In article <bt*************@news.t-online.com>
Stephan Aspridis <s.********@t-online.de> writes:
[pretty much entirely snipped]
By not posting a complete program, or even a compile-able snippet,
you make it difficult to give much help. Using the data structures
you posted later, along with the code you included, I came up with
the code below, which appears to work fine. (Note that I just put
in 1.0 for both sun and earth density factors. I also made some
assumptions about get_random().)
The revised version of gronk() -- the function with the troublesome
loop -- has no functional changes except that it does not write on
the one-past-last star[s].planet[p] field. Mostly I just tried
not to repeat variable names over and over and over and over. :-)
#include <math.h>
#include <stdio.h>
#include <stdlib.h>
#include <time.h>
struct planet_record {
unsigned char core_type[20];
short int ident;
short int orbit_zone;
short int core_ident;
short int number_of_rings;
short int number_of_small_moons;
short int number_of_large_moons;
double orbit_distance;
double orbit_eccentricity;
double orbit_inclination;
double orbit_period;
double orbit_velocity;
double orbit_temperature;
double orbit_temperature_add;
double exosphere_temperature;
double max_temperature;
double min_temperature;
double perihel_add;
double aphel_sub;
double diameter;
double density;
double width;
double mass;
double surface;
double gravity;
double escape_velocity;
double base_temp;
double axial_inclination;
double rotation;
double geosync_orbit;
double horizon_at_eye_level;
double horizon_at_10m;
double horizon_at_100m;
double magnetic_field;
};
struct star_record {
unsigned char type[16];
short int ident;
short int number_of_orbits;
double mass;
double inclination;
double rotation;
double main_sequence_life;
double luminosity;
double main_sequence_radius;
double radius;
double temperature;
double main_sequence_temperature;
double diameter;
double gravity;
double lambda_max;
double period1_2;
double period12_3;
double period12_34;
double period3_4;
double mean_separation1_2;
double mean_separation12_3;
double mean_separation12_34;
double mean_separation3_4;
double eco_rad_inner;
double eco_rad_outer;
double orbit_limit;
#define MAXPLANETS 20
struct planet_record planet[MAXPLANETS];
};
double get_random(double, double);
#define MAXSTARS 2
struct star_record star[2];
void panic(const char *msg) {
fprintf(stderr, "panic: %s\n", msg);
exit(EXIT_FAILURE); /* or abort() */
}
#define SOLDENSITY 1.0
#define EARTHDENSITY 1.0
#ifdef ORIGINAL
/* original poster's code */
void gronk(int s, int orbcount) {
int p, x;
if (s < 0 || s >= MAXSTARS)
panic("star number out of range in gronk()");
if (orbcount < 1 || orbcount > MAXPLANETS)
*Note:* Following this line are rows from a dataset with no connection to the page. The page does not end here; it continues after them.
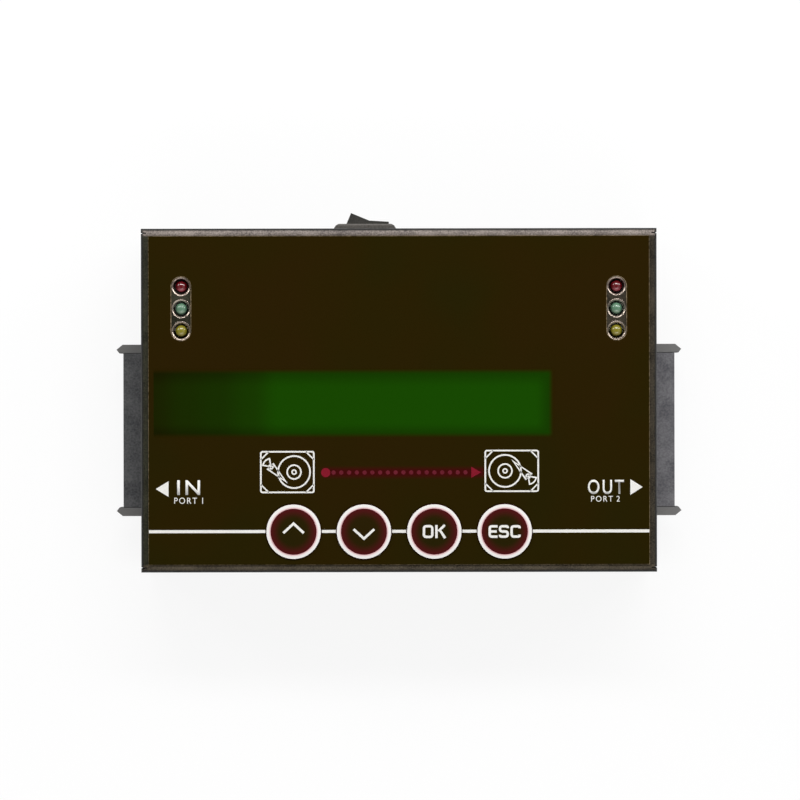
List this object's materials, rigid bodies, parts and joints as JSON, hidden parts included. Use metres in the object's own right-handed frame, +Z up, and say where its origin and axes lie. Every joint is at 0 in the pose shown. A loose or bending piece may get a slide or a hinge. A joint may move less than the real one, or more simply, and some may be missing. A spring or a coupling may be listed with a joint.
{
  "type": "drive duplicator",
  "caption": "Stand-alone desktop drive duplicator: a flat folded steel case with a printed control panel, display, round keys, status lamps, rocker switch and a drive port on each side.",
  "frame": {"origin": "middle of the whole footprint, on the surface that the feet stand on", "axes": "+X towards the target drive port, +Y towards the power switch at the back, +Z up out of the control panel"},
  "size_m": [0.1406, 0.0882, 0.0296],
  "materials": {
    "black_coat": "satin",
    "black_rubber": "matte",
    "panel_print": "satin",
    "green_window": "gloss",
    "dark_plastic": "matte",
    "red_lens": "gloss",
    "green_lens": "gloss",
    "yellow_lens": "gloss",
    "natural_plastic": "matte",
    "tinned_metal": "satin",
    "black_tin": "satin",
    "lcd_glass": "gloss",
    "backlight": "matte",
    "green_board": "satin",
    "gold_plate": "polished",
    "brass": "satin",
    "black_screw": "satin",
    "port_plastic": "matte",
    "switch_plastic": "satin",
    "wire_sleeve": "satin",
    "chip_resin": "matte",
    "black_anodised": "satin",
    "ferrite": "matte",
    "can_metal": "satin",
    "key_cap": "satin",
    "white_plastic": "matte"
  },
  "bodies": {
    "case": {"top_cover": "black_coat", "base_plate": "black_coat", "rubber_feet": "black_rubber", "panel_overlay": "panel_print", "display_window": "green_window", "tact_switches": "dark_plastic", "red_lamps": "red_lens", "green_lamps": "green_lens", "yellow_lamps": "yellow_lens", "lamp_spacers": "natural_plastic", "lamp_leads": "tinned_metal", "lcd_bezel": "black_tin", "lcd_glass": "lcd_glass", "lcd_backlight": "backlight", "lcd_board": "green_board", "lcd_header": "dark_plastic", "lcd_socket": "dark_plastic", "lcd_pins": "gold_plate", "main_board": "green_board", "keypad_board": "green_board", "keypad_header": "dark_plastic", "keypad_socket": "dark_plastic", "keypad_pins": "gold_plate", "case_posts": "tinned_metal", "board_posts": "brass", "lcd_posts": "tinned_metal", "keypad_posts": "tinned_metal", "case_screws": "black_screw", "source_port": "port_plastic", "target_port": "port_plastic", "source_contacts": "gold_plate", "target_contacts": "gold_plate", "rocker_housing": "switch_plastic", "rocker_terminals": "tinned_metal", "rocker_wires": "wire_sleeve", "jack_body": "dark_plastic", "jack_pin": "tinned_metal", "jack_legs": "tinned_metal", "processor": "chip_resin", "heat_sink": "black_anodised", "memory_chips": "chip_resin", "power_coils": "ferrite", "capacitors": "can_metal", "buzzer": "dark_plastic", "crystal": "tinned_metal"},
    "rocker": {"rocker_paddle": "switch_plastic"},
    "key_up": {"key_up": "key_cap", "plunger_up": "white_plastic"},
    "key_down": {"key_down": "key_cap", "plunger_down": "white_plastic"},
    "key_ok": {"key_ok": "key_cap", "plunger_ok": "white_plastic"},
    "key_esc": {"key_esc": "key_cap", "plunger_esc": "white_plastic"}
  },
  "joints": [
    {"name": "key_up_press", "type": "slide", "parent": "case", "child": "key_up", "axis": [0, 0, -1], "range_m": [0, 0.0005], "stiffness_N_per_m": 1200, "springref_m": -0.0004},
    {"name": "key_down_press", "type": "slide", "parent": "case", "child": "key_down", "axis": [0, 0, -1], "range_m": [0, 0.0005], "stiffness_N_per_m": 1200, "springref_m": -0.0004},
    {"name": "key_ok_press", "type": "slide", "parent": "case", "child": "key_ok", "axis": [0, 0, -1], "range_m": [0, 0.0005], "stiffness_N_per_m": 1200, "springref_m": -0.0004},
    {"name": "key_esc_press", "type": "slide", "parent": "case", "child": "key_esc", "axis": [0, 0, -1], "range_m": [0, 0.0005], "stiffness_N_per_m": 1200, "springref_m": -0.0004},
    {"name": "power_rocker", "type": "hinge", "parent": "case", "child": "rocker", "pos_m": [-0.0083, 0.03778, 0.01525], "axis": [0, 0, 1], "range_deg": [0, 26]}
  ]
}
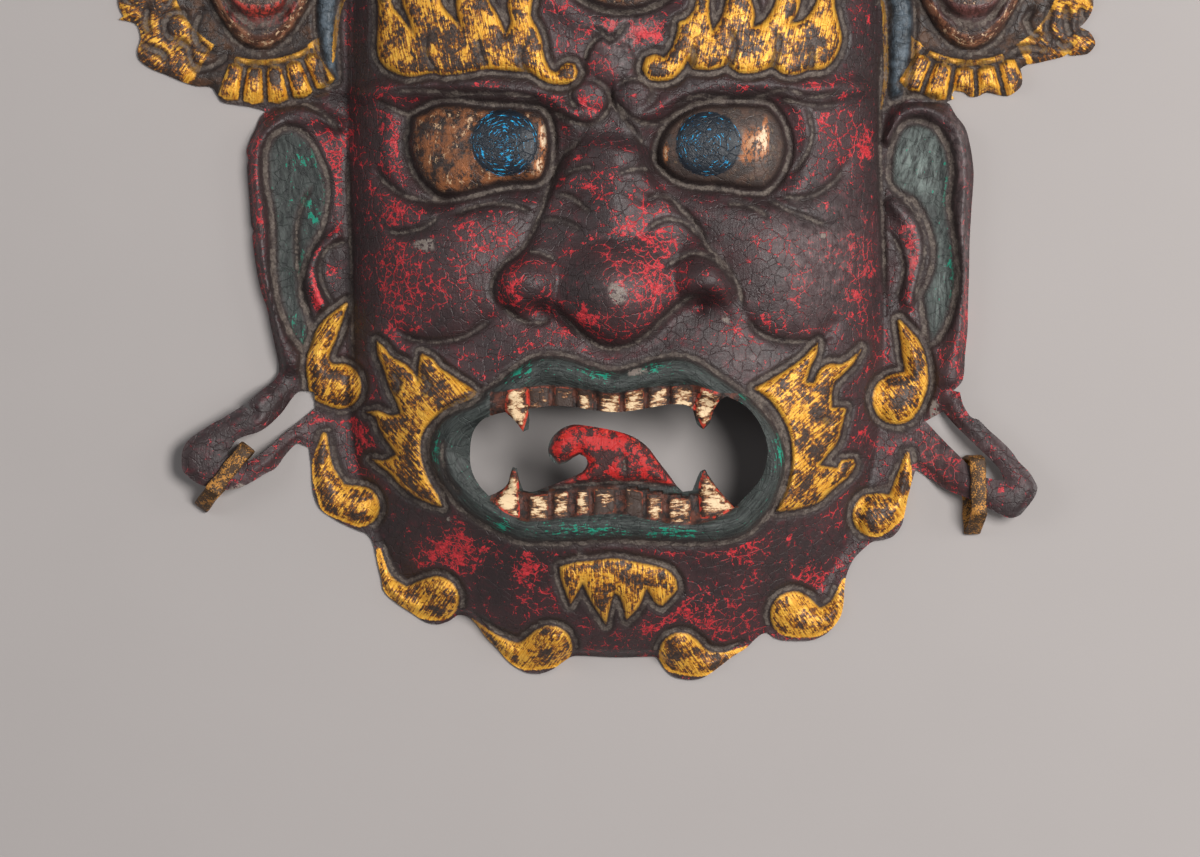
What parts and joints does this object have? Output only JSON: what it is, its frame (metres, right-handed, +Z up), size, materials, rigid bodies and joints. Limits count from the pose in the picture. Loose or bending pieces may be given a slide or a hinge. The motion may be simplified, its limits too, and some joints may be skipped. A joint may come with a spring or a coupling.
{
  "type": "cham dance mask",
  "caption": "Painted copper mask of a wrathful guardian face with a skull crown, long slotted ear lobes and strip earrings, lying face up.",
  "frame": {"origin": "middle of the bounding box's underside, on the table that the mask lies on", "axes": "+Z up out of the face, +Y towards the crown, +X towards the viewer's right as the face is looked at"},
  "size_m": [0.318, 0.3658, 0.0504],
  "materials": {
    "lacquered_copper": "crackled and worn paint and gilding on hammered copper",
    "gilt_strip": "worn gilding over dark metal"
  },
  "bodies": {
    "root": {"mask_sheet": "lacquered_copper", "left_earring": "gilt_strip", "right_earring": "gilt_strip"}
  },
  "joints": []
}
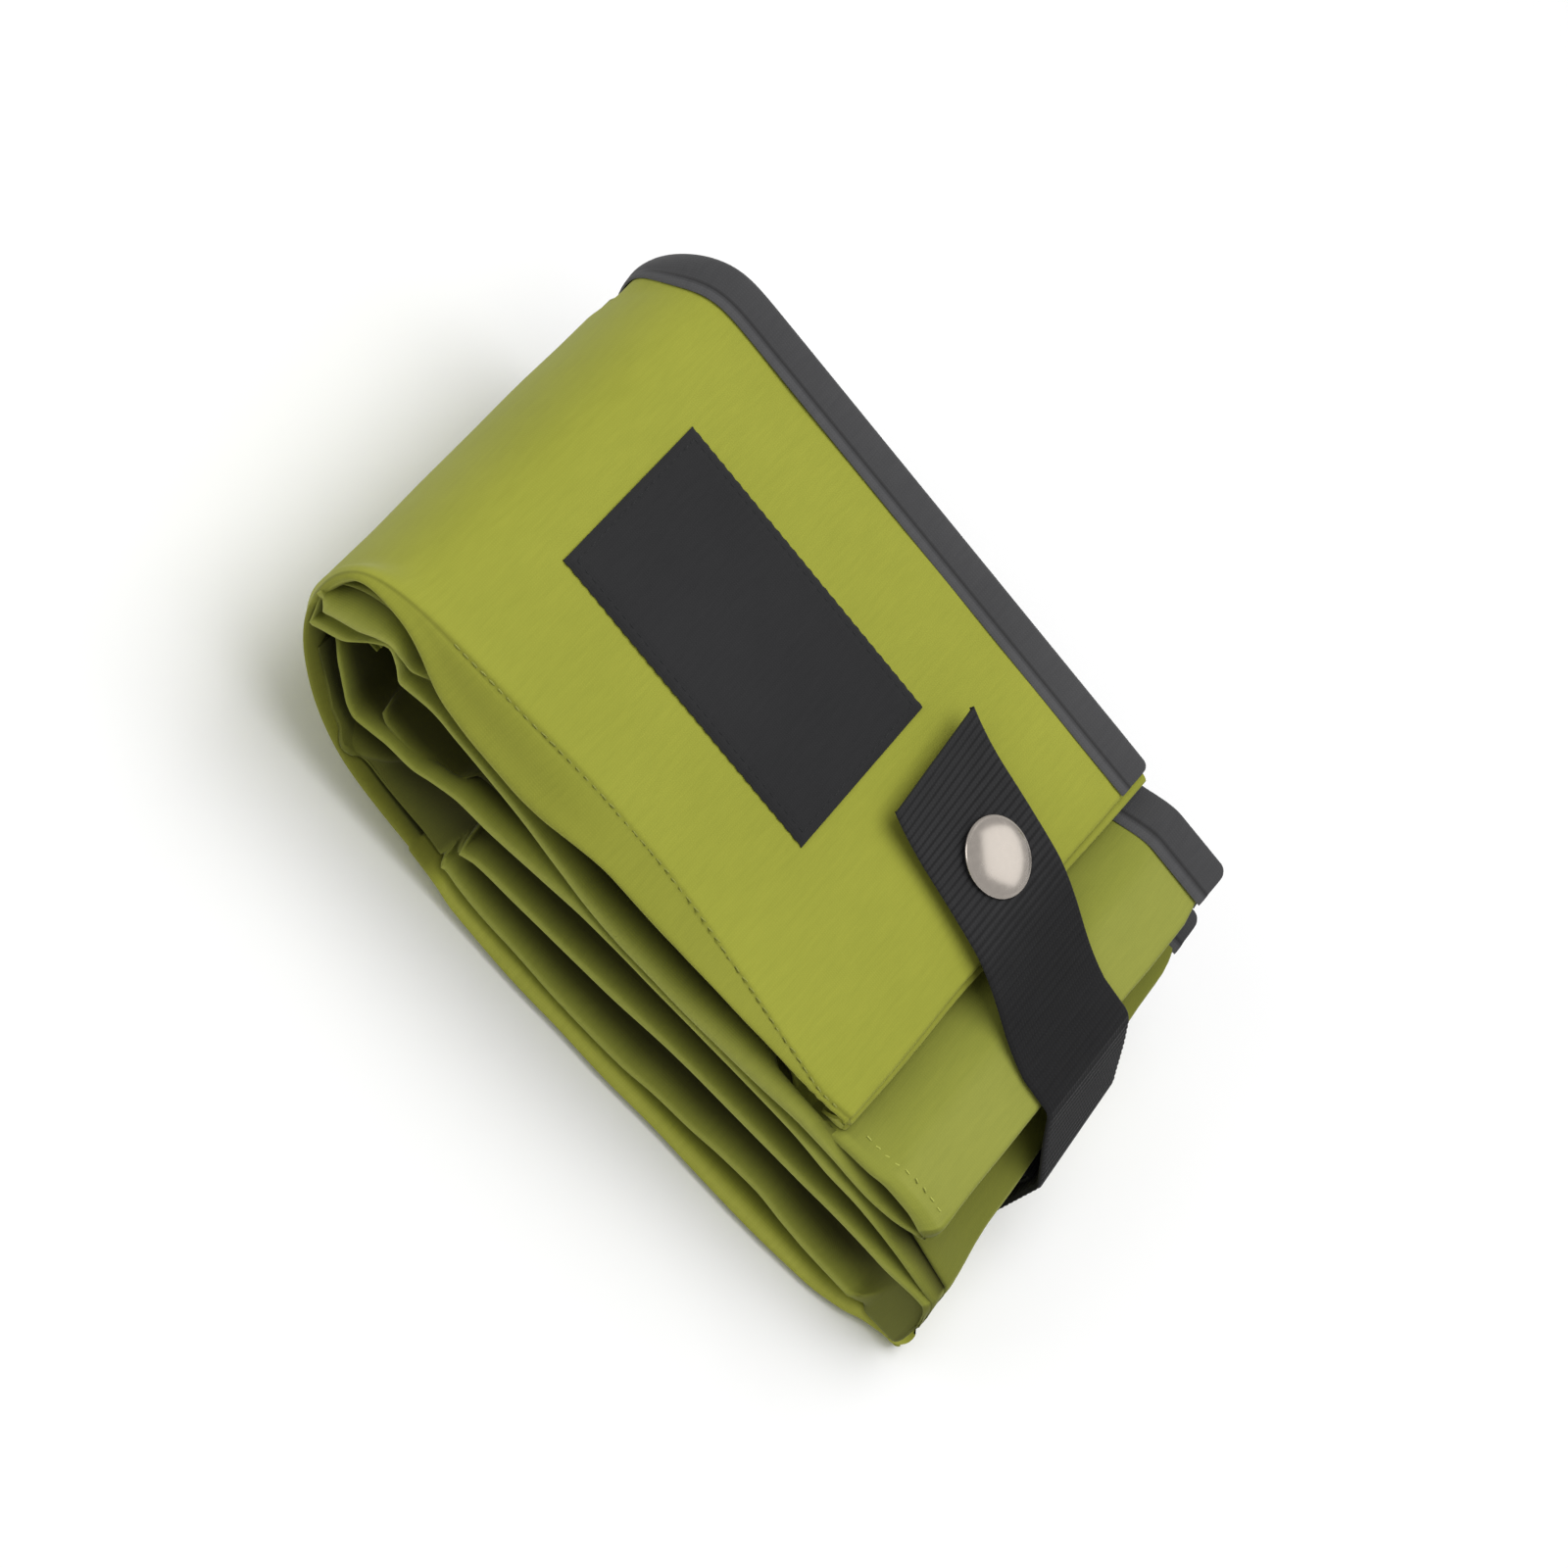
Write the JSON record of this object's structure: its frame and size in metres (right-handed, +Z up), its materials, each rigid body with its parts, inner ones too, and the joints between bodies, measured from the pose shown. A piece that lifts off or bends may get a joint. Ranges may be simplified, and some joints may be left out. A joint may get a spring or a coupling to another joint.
{
  "type": "foldable litter box",
  "caption": "Soft-walled travel litter box, flattened, folded in half and held by a webbing strap with a press snap.",
  "frame": {"origin": "under the middle of the folded pack, on the surface it lies on", "axes": "+X from the spine to the open end with the strap, +Y from the floor side of the walls to their rim, +Z up"},
  "size_m": [0.215, 0.128, 0.0736],
  "materials": {
    "woven_cloth": "matt tightly woven polyester, yellow green",
    "inner_cloth": "matt woven polyester, in shade",
    "coated_lining": "smooth water-resistant coating",
    "stiffener_board": "plain board",
    "binding_tape": "matt folded tape, dark grey",
    "strap_webbing": "ribbed webbing, near black",
    "label_patch": "matt dark grey patch",
    "snap_metal": "satin nickel"
  },
  "bodies": {
    "right_half": {"front_cover_right": "woven_cloth", "front_board_right": "stiffener_board", "front_board_binding_right": "binding_tape", "end_wall_front_right": "inner_cloth", "end_wall_front_binding_right": "binding_tape", "end_wall_back_right": "inner_cloth", "end_wall_back_binding_right": "binding_tape", "floor_front_right": "coated_lining", "floor_back_right": "coated_lining", "back_board_right": "stiffener_board", "back_board_binding_right": "binding_tape", "back_cover_right": "woven_cloth", "corner_front_right": "woven_cloth", "corner_back_right": "woven_cloth", "loop_patch": "strap_webbing", "spine_cover": "woven_cloth", "spine_lining": "coated_lining", "spine_binding": "binding_tape", "back_wall_fold": "woven_cloth"},
    "left_half": {"front_cover_left": "woven_cloth", "front_board_left": "stiffener_board", "front_board_binding_left": "binding_tape", "end_wall_front_left": "inner_cloth", "end_wall_front_binding_left": "binding_tape", "end_wall_back_left": "inner_cloth", "end_wall_back_binding_left": "binding_tape", "floor_front_left": "coated_lining", "floor_back_left": "coated_lining", "back_board_left": "stiffener_board", "back_board_binding_left": "binding_tape", "back_cover_left": "woven_cloth", "corner_front_left": "woven_cloth", "corner_back_left": "woven_cloth", "label_patch": "label_patch", "snap_stud": "snap_metal", "snap_washer": "snap_metal", "strap_bend": "strap_webbing"},
    "strap_flap": {"strap_flap": "strap_webbing", "snap_cap": "snap_metal", "snap_socket": "snap_metal"},
    "strap_tail": {"strap_tail": "strap_webbing", "hook_patch": "strap_webbing"}
  },
  "joints": [
    {"name": "half_fold", "type": "hinge", "parent": "right_half", "child": "left_half", "pos_m": [-0.101, 0, 0.03543], "axis": [0, -0.9991, -0.0415], "range_deg": [0, 182], "deforming": ["spine_cover", "spine_lining", "spine_binding", "back_wall_fold"]},
    {"name": "flap_lift", "type": "hinge", "parent": "left_half", "child": "strap_flap", "pos_m": [0.0795, 0.0005, 0.0514], "axis": [0, 0.994, 0.1091], "range_deg": [0, 115]},
    {"name": "tail_swing", "type": "hinge", "parent": "left_half", "child": "strap_tail", "pos_m": [0.09245, -0.00082, 0.04557], "axis": [0, -0.994, -0.1091], "range_deg": [0, 100]}
  ]
}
panic("orbit count limit out of range in gronk()");
star[s].planet[0].orbit_distance =
pow(SOLDENSITY/EARTHDENSITY,1.0/3.0)*
sqrt(star[s].mass)*get_random(50.0,150.0)/100.0;
for (p=0;p<orbcount-1;p++){
x = p+1;
star[s].planet[x].orbit_distance =
star[s].planet[p].orbit_distance*get_random(1250.0,2500.0)/1000.0;
if (star[s].planet[p].orbit_distance>star[s].orbit_limit)
break;
}
star[s].number_of_orbits = p;
}
#else
/* how I would write gronk(): */
void gronk(int s, int orbcount) {
struct star_record *sp;
int p;
double dist;
if (s < 0 || s >= MAXSTARS)
panic("star number out of range in gronk()");
sp = &star[s];
if (orbcount < 0 || orbcount > MAXPLANETS)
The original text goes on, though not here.